Of course, once I got to my destination back East, I had things to do. We have to find work. We have to sort out commuting. We have to find a place to live. We’re going to have to get furniture. I have to get a new doctor, and a new prescription for the medicine I need in order to keep my bipolar managed. We have bills to pay, a cat to feed, a car to maintain. I want to look into going to school. So my period away from SL got longer, and really, I didn’t mind.
But my SL people started to worry. One e-mailed to tell me so. So I’m here to tell all of you now, this is NOT the time to worry about me. Yes, I’m having RL stress and struggles. So are all of you, I’m certain. What I’m not doing anymore, is anesthetizing myself with Second Life. When I was logging on 8 hours a day? THAT was the time to worry.
Now I’m not saying that everyone in SL is addicted and in denial. No. I’m not saying that at all. Some people can have a cigarette when they go to the bar on Friday and not need another. Some people can have a beer and be done. Some people can go to a casino with five bucks and leave when it’s spent.
I AM NOT THAT PERSON.
According to the American Psychiatric Association, there are nine criteria for the proposed diagnosis of video game addiction.
- Preoccupation. When I wasn’t logged on, I was thinking about SL all the time. I was talking about doings in SL with my husband the way most people talk about their day of work. When I had a job, I was thinking about when I could get home and log on.
- Withdrawal. For the most part I’m not dealing much with this. I’m not angry, or irritable without SL. However I do find myself with a LOT of free time and no idea what to do with it.
- Tolerance. Meaning, did I need to log on for increasing amounts of time, get better equipment, have more excitement in order to enjoy SL as much as I used to? I can’t say that. I do know that I’d taken on more and more responsibilities and projects and that I must have gotten some payoff from it. Enjoyment just wasn’t it.
- Inability to reduce/stop. Do I feel like I should log on less, but find myself unable to do so? Before my so-called “forced detox”, yes. Absolutely. And then I would feel guilty for pissing my day away on SL instead of sending that email, making that phone call, doing those chores. And then I’d log on for the same amount of time the next day.
- Giving up other activities. I mentioned that already.
- Continuing despite problems. It mentions continuing on even though I’m aware of it causing problems. Thing is, I’m not sure I was aware it was causing the problems of decreased sleep, decreased hygiene, withdrawal from my friends in RL.
- Deceiving/Covering up how much time spent logged on. I don’t think I’ve done that. I’ve been pretty honest about it I think.
- Escaping adverse moods by logging on. Abso-fucking-lutely. The more out of control my RL got, the more I wanted to be in control of something. That “something” wasn’t filling out the paperwork or going to the bank; it was logging onto the world I could control.

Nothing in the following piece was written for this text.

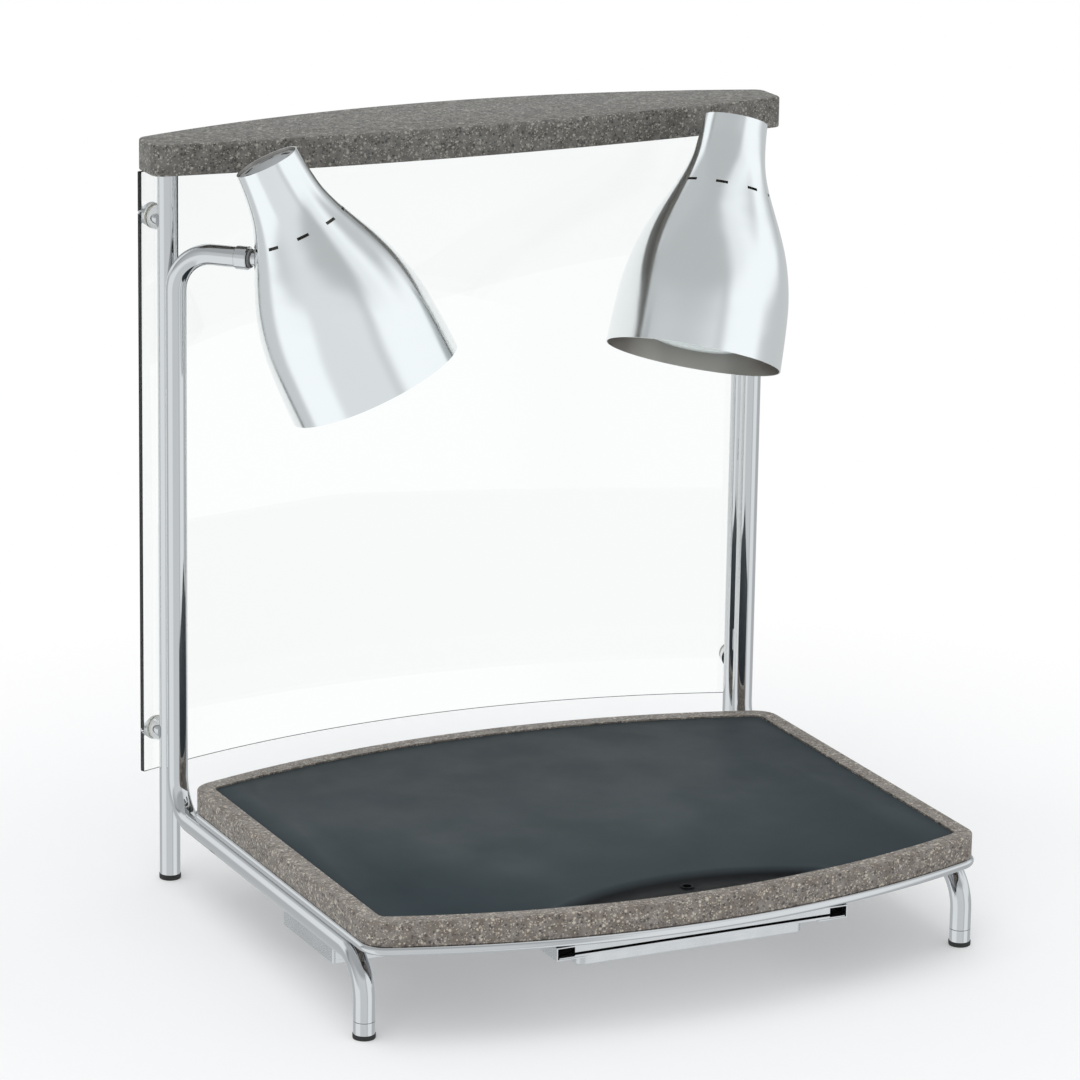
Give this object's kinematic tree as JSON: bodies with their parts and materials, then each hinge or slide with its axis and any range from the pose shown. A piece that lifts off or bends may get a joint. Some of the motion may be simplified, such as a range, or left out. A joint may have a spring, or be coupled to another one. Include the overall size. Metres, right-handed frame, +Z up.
{
  "type": "heated carving station",
  "caption": "Free-standing carving station with a stone-edged hot plate, drip tray, curved clear guard, stone canopy and swivelling heat lamps.",
  "frame": {"origin": "on the floor at the middle of the whole object's length and depth", "axes": "+Z up; the operator and the drip tray are at -Y, the curved guard at +Y; +X is the operator's right"},
  "size_m": [0.7362, 0.6907, 0.8203],
  "materials": {
    "chromed_tube": "bright chrome plate",
    "polished_aluminium": "polished spun aluminium",
    "cap_aluminium": "satin",
    "base_stone": "honed, speckled",
    "canopy_stone": "honed, speckled",
    "plate_surface": "satin dark non-stick coat",
    "stainless": "satin",
    "sheet_steel": "zinc plated",
    "guard_glass": "clear",
    "black_rubber": "matte",
    "bearing_plastic": "matte",
    "black_plastic": "matte",
    "rocker_plastic": "gloss",
    "cream_plastic": "matte",
    "pilot_lens": "translucent amber",
    "heater_foil": "foil",
    "insulation": "mineral fibre",
    "porcelain": "unglazed white",
    "bulb_glass": "frosted",
    "brass_cap": "plain"
  },
  "bodies": {
    "stand": {"base_cover": "sheet_steel", "canopy": "canopy_stone", "canopy_studs": "stainless", "control_box": "stainless", "control_box_plate": "sheet_steel", "cord_gland": "black_plastic", "cover_screws": "stainless", "curved_guard": "guard_glass", "drain_spout": "plate_surface", "edge_rail": "chromed_tube", "front_foot_ferrules": "chromed_tube", "front_foot_pads": "black_rubber", "guard_bolts": "chromed_tube", "guard_standoffs": "chromed_tube", "guard_washers": "bearing_plastic", "heated_plate": "plate_surface", "heater_mat": "heater_foil", "insulation_board": "insulation", "lamp_switch_body": "black_plastic", "left_arm_bush": "bearing_plastic", "left_arm_collar": "chromed_tube", "left_frame_tube": "chromed_tube", "left_post": "chromed_tube", "pilot_light": "pilot_lens", "rear_foot_caps": "black_rubber", "right_arm_bush": "bearing_plastic", "right_arm_collar": "chromed_tube", "right_frame_tube": "chromed_tube", "right_post": "chromed_tube", "stone_base": "base_stone", "terminal_block": "cream_plastic", "thermostat": "sheet_steel", "tray_housing": "stainless", "upright_weld_seams": "chromed_tube"},
    "left_lamp": {"left_shade": "polished_aluminium", "left_shade_cap": "cap_aluminium", "left_friction_washer": "black_rubber", "left_stem": "chromed_tube", "left_stem_nuts": "stainless", "left_shade_hub": "cap_aluminium", "left_holder_bracket": "sheet_steel", "left_lampholder": "porcelain", "left_bulb": "bulb_glass", "left_bulb_base": "brass_cap"},
    "right_lamp": {"right_shade": "polished_aluminium", "right_shade_cap": "cap_aluminium", "right_friction_washer": "black_rubber", "right_stem": "chromed_tube", "right_stem_nuts": "stainless", "right_shade_hub": "cap_aluminium", "right_holder_bracket": "sheet_steel", "right_lampholder": "porcelain", "right_bulb": "bulb_glass", "right_bulb_base": "brass_cap"},
    "tray": {"drip_tray": "stainless"},
    "rocker": {"lamp_rocker": "rocker_plastic"},
    "knob": {"thermostat_knob": "black_plastic"}
  },
  "joints": [
    {"name": "left_lamp_swivel", "type": "hinge", "parent": "stand", "child": "left_lamp", "pos_m": [-0.23124, 0.12084, 0.6965], "axis": [0.682, -0.7314, 0], "range_deg": [-56.5, 33.5]},
    {"name": "right_lamp_swivel", "type": "hinge", "parent": "stand", "child": "right_lamp", "pos_m": [0.23124, 0.12084, 0.6965], "axis": [0.682, 0.7314, 0], "range_deg": [-48.2, 41.8]},
    {"name": "tray_slide", "type": "slide", "parent": "stand", "child": "tray", "axis": [0, -1, 0], "range_m": [0, 0.12]},
    {"name": "lamp_rocker_press", "type": "hinge", "parent": "stand", "child": "rocker", "pos_m": [-0.307, -0.1495, 0.0687], "axis": [1, 0, 0], "range_deg": [0, 21.2]},
    {"name": "thermostat_turn", "type": "hinge", "parent": "stand", "child": "knob", "pos_m": [-0.271, -0.151, 0.0637], "axis": [0, 1, 0], "range_deg": [0, 300]}
  ]
}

- Risking/losing relationships/opportunities. I don’t know. I honestly don’t. I mean sure my relationship with himself is strong, I think he’s just come to accept SL as part of my day-to-day life. But as for opportunities: probably. But is that addiction, or is that part of the depression with my bipolar? I can’t say.
I do know that the YouTube video “IRL/In Real Life” really spoke to me. Each time Anthony says “…and then a new expansion came out” I gave a knowing nod.

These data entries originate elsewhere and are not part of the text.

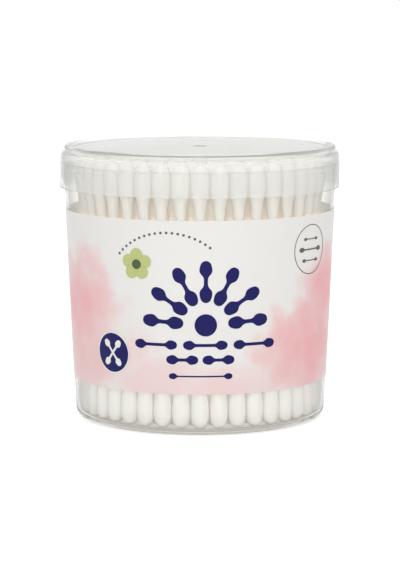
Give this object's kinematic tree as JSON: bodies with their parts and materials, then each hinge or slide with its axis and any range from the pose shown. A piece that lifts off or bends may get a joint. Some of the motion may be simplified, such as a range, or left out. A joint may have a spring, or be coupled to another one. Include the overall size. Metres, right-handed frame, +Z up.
{
  "type": "cotton swab tub",
  "caption": "Round clear plastic tub with a push-on lid and a wrap-round label, filled with rings of standing cotton swabs.",
  "frame": {"origin": "centre of the base, on the surface that the tub stands on", "axes": "+Z up along the tub's axis, -Y towards the front as pictured, -X towards the lid's lift lip"},
  "size_m": [0.0802, 0.08, 0.0779],
  "materials": {
    "tub_plastic": "clear natural polypropylene, slightly milky, gloss",
    "lid_plastic": "clear natural polypropylene, slightly milky, gloss",
    "label_film": "off-white satin film with a soft pink wash and plain printed shapes",
    "stick_paper": "tightly rolled white paper, matt",
    "cotton": "soft matt wound cotton"
  },
  "bodies": {
    "tub": {"tub": "tub_plastic", "label": "label_film", "sticks_ring_1": "stick_paper", "sticks_ring_2": "stick_paper", "sticks_ring_3": "stick_paper", "sticks_ring_4": "stick_paper", "sticks_ring_5": "stick_paper", "sticks_ring_6": "stick_paper", "sticks_ring_7": "stick_paper", "top_tips_ring_1": "cotton", "top_tips_ring_2": "cotton", "top_tips_ring_3": "cotton", "top_tips_ring_4": "cotton", "top_tips_ring_5": "cotton", "top_tips_ring_6": "cotton", "top_tips_ring_7": "cotton", "foot_tips_ring_1": "cotton", "foot_tips_ring_2": "cotton", "foot_tips_ring_3": "cotton", "foot_tips_ring_4": "cotton", "foot_tips_ring_5": "cotton", "foot_tips_ring_6": "cotton", "foot_tips_ring_7": "cotton"},
    "lid": {"lid": "lid_plastic"}
  },
  "joints": [
    {"name": "lid_lift", "type": "slide", "parent": "tub", "child": "lid", "axis": [0, 0, 1], "range_m": [0, 0.05]}
  ]
}
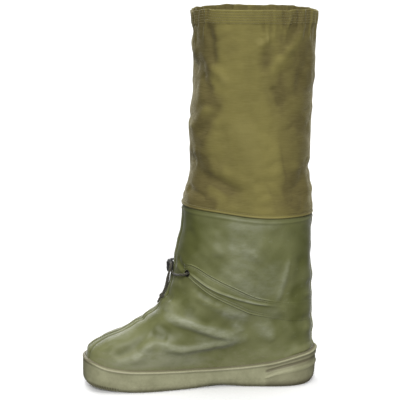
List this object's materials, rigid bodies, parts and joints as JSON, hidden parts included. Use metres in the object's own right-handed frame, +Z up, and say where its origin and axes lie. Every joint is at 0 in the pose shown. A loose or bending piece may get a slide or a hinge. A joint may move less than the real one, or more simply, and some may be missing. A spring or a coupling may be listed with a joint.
{
  "type": "overshoe",
  "caption": "Tall right overshoe with a moulded rubber sole, coated-fabric foot, textile shaft with a folded hem, deep pile lining, and a drawcord with a cord lock at the ankle and in the hem.",
  "frame": {"origin": "centre of the shoe's outline on the floor that it stands on, under the arch", "axes": "+Z up, the toe points to -Y, the medial (inner) side is +X"},
  "size_m": [0.1426, 0.3385, 0.5351],
  "materials": {
    "sole_rubber": "matt moulded olive-grey rubber",
    "coated_cloth": "satin olive rubber-coated cloth",
    "textile": "woven olive-brown textile",
    "pile": "deep olive-yellow synthetic pile",
    "felt": "pressed felt",
    "cord": "braided dark cord",
    "lock_plastic": "black moulded plastic",
    "eyelet_metal": "blackened metal, worn at the rim"
  },
  "bodies": {
    "root": {"outsole": "sole_rubber", "insole": "felt", "upper": "coated_cloth", "shaft": "textile", "ankle_tape": "coated_cloth", "ankle_eyelet_medial": "eyelet_metal", "ankle_eyelet_lateral": "eyelet_metal", "hem_eyelet_front": "eyelet_metal", "hem_eyelet_back": "eyelet_metal", "ankle_lock": "lock_plastic", "hem_lock": "lock_plastic", "ankle_bar_medial": "cord", "ankle_bar_lateral": "cord", "ankle_strand_upper": "cord", "ankle_strand_lower": "cord", "ankle_knot": "cord", "hem_bar_front": "cord", "hem_bar_back": "cord", "hem_strand_front": "cord", "hem_strand_back": "cord", "hem_knot": "cord"}
  },
  "joints": []
}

So… am I an addict, or am I just looking for an easy epiphany to explain the hole? I don’t know. I can’t answer that now. But I do know that I have LOTS of hours in the day to fill, and that I’m almost 40, no college education, not much of anything that can go on a resume, and not satisfied with that. I’ve GOT to do something different about that, and I’ve held myself back from that for six years now.